We might first note that there’s nothing to indicate that the Deutsches Theater director, so far as we’ve been told, did actually intend to use ‘blackface’ at all. “Experiment with make-up” could just as well have meant precisely that. The actor in question could have ended up naked and painted blue to signify the ‘Otherness’ that the white playwright’s script demands. Equally, having “experimented with make-up” the production team might have concluded that none should be used, and that the actor would have gone on stage white, and his character’s properties of ‘blackness’ would have had to have been imagined by the audience. I have seen both things done – an Asian actor at the West Yorkshire Playhouse playing Ariel to Sir Ian McKellan’s Prospero was painted blue, while two white Germans – one male, one female – played Othello (at the Schaubühne and Deutsches Theater respectively) without any make-up at all.

But what if he had intended to use ‘blackface’? It is worth making a few clarifications. When Bruce Norris says ‘blackface’ he specifically invokes memories of the US and Britain’s recent, racist past. A vaudeville act in which white performers would ‘black-up’ specifically in order to present burlesques of ‘blackness’. When a German theatre director says ‘make-up’ they might intend any number of non-naturalistic devices.

It is worth noting that, for historical reasons, Germany has no such tradition of ‘blackface’. During the 18th and 19th centuries, Germany had few colonies in Africa, and played an all but non-existent role in the slave trade. As a result, Germany has a small black population compared with the UK and US. Also, while Germany committed racist mass murders in the 20th century, the Nazi genocide was directed against Jews and gypsies, not black people.

The second crucial point is theatrical: German theatre tends not to be naturalistic. The basis of this is also historical. Partly it is due to the enormous influence of Brecht, but also to history and the fact that Hitler’s favourite playwright – and Brecht’s teacher, against whom his plays were a reaction –Hanns Johst, was a committed naturalistic playwright (and the man who originally wrote the line “Whenever I hear of culture… I release the safety catch of my Browning”). For the German directors that I know, naturalistic theatre is regarded in the same bracket and with the same contempt as torchlit parades and book-burning. This isn’t an artistic choice, it is the burden of serious history.

As such, with no history of racist entertainment based on white people painting their faces black, with an anti-Nazi theatrical tradition eschewing realism, and with precious few black actors, the German position at least becomes more clear.

Indeed, at this point, Bruce Norris’ insistence that every theatre in the world that ever performs his play does so in the exact manner he has prescribed starts to look like the worst sort of tactless cultural imperialism. It also strikes me as regrettably short-sighted.

Let’s imagine briefly that the boot is on the other foot. Let’s imagine that for some reason Germany has a rule against telling racist jokes on stage and that Clybourne Park (which includes such a joke) had just been banned, or at least censored.
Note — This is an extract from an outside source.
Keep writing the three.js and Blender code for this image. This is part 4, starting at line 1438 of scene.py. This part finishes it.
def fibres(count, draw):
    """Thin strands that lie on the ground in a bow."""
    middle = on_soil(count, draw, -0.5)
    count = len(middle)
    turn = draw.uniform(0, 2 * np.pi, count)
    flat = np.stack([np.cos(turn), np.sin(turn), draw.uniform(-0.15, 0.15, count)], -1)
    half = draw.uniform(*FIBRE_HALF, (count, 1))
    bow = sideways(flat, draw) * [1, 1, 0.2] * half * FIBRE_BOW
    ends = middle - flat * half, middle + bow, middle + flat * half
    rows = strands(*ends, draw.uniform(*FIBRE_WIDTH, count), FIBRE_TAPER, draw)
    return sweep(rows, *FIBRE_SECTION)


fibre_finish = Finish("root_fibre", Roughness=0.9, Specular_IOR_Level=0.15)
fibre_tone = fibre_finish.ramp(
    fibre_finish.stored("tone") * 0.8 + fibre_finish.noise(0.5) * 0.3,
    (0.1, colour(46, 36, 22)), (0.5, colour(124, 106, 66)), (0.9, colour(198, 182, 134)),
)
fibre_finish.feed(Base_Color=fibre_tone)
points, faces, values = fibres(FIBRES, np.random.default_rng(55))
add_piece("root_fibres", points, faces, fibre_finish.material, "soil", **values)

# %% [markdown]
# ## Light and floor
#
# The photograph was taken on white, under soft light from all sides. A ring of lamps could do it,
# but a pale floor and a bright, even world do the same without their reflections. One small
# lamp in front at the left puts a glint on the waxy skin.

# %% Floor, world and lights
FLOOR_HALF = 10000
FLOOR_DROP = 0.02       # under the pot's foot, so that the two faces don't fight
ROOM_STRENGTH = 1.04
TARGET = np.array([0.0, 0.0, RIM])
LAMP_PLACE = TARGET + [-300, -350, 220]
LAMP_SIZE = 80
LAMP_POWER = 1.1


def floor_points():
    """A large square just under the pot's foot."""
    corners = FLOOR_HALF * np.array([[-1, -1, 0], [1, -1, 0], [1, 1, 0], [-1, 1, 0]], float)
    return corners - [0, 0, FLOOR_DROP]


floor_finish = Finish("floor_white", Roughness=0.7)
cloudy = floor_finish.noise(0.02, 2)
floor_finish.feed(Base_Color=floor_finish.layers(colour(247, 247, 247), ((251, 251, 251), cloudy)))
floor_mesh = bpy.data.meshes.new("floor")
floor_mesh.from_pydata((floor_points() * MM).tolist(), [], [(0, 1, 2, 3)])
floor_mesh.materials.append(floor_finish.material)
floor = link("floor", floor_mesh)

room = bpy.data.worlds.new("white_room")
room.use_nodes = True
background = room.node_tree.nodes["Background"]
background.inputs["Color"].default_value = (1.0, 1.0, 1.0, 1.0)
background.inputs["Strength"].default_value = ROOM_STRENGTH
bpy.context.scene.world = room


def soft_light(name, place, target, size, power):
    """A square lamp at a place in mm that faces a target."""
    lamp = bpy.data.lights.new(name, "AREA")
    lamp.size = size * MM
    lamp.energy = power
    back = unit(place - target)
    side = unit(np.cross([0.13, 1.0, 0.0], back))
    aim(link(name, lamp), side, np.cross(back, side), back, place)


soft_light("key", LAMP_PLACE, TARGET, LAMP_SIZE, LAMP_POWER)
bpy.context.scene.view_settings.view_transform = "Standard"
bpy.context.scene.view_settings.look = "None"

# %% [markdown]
We’d be up in arms in support of Norris’ artistic freedoms.

And let’s consider Mark Lawson’s piece in The Guardian last week in which he blithely asserts:
[blackface] would be unthinkable in Britain and America, at least in straight theatre. (It is still common in opera, where Verdi’s Otello is frequently sung by white tenors – perhaps because operatic drama continues to be regarded as a more artificial form).
At a stroke Lawson destroys any notion that this is about race and makes clear this is entirely to do with how we imagine theatre works.

Germany suffers from the same problematic casting issues as other Western nations – see the current furore over the casting of the RSC’s The Orphan of Zhao (News, page 5, October 25) or the production by La Jolla Playhouse, California, of a new musical based upon Hans Christian Andersen’s The Nightingale; both of which have been criticised for putting white actors in some of the relatively few parts written for east Asian characters. This is the problem that we need to address. There is still a tendency to unconsciously view white actors as the norm and neutral, while non-white actors are often seen as ‘other’. It might also be worth observing in passing that Norris doesn’t appear to be half as touchy on the subject of the casting for the deaf character who appears only in the first scene, and who, thanks to having to double as a hearing character in Act II – and a lack of directorial imagination – has hitherto always been played by hearing actors.

It is now impossible to know whether the Deutsches Theater production was going to use make-up to intelligently deconstruct the problem of a white playwright writing a white play about racism (mostly for white audiences); and making black actors say his words to demonstrate his single-viewpoint, white, perspective on the world; or whether it would have transpired to be some baffling, literal-minded representation, along the same lines as a child painting their face grey and drawing whiskers on in order to symbolically represent a cat.

The furore does, however, usefully give us pause to reflect on the state of the industry at large. What does Norris dictating the terms by which his naturalistic comedies about racism are produced really tell us about the uncomfortable facts around casting? And is a naturalistic comedy written by a successful white playwright, and sold on the names of famous white actors appearing in it, really challenging anything at all?

In an interview with the Evening Standard when Clybourne Park opened in the UK, Norris said: “There’s nothing better than coming into a room and feeling that something dangerous is happening”. Unless, it seems, the dangerous thing happening is someone staging his play in a way that draws attention to the inconsistent means through which it operates.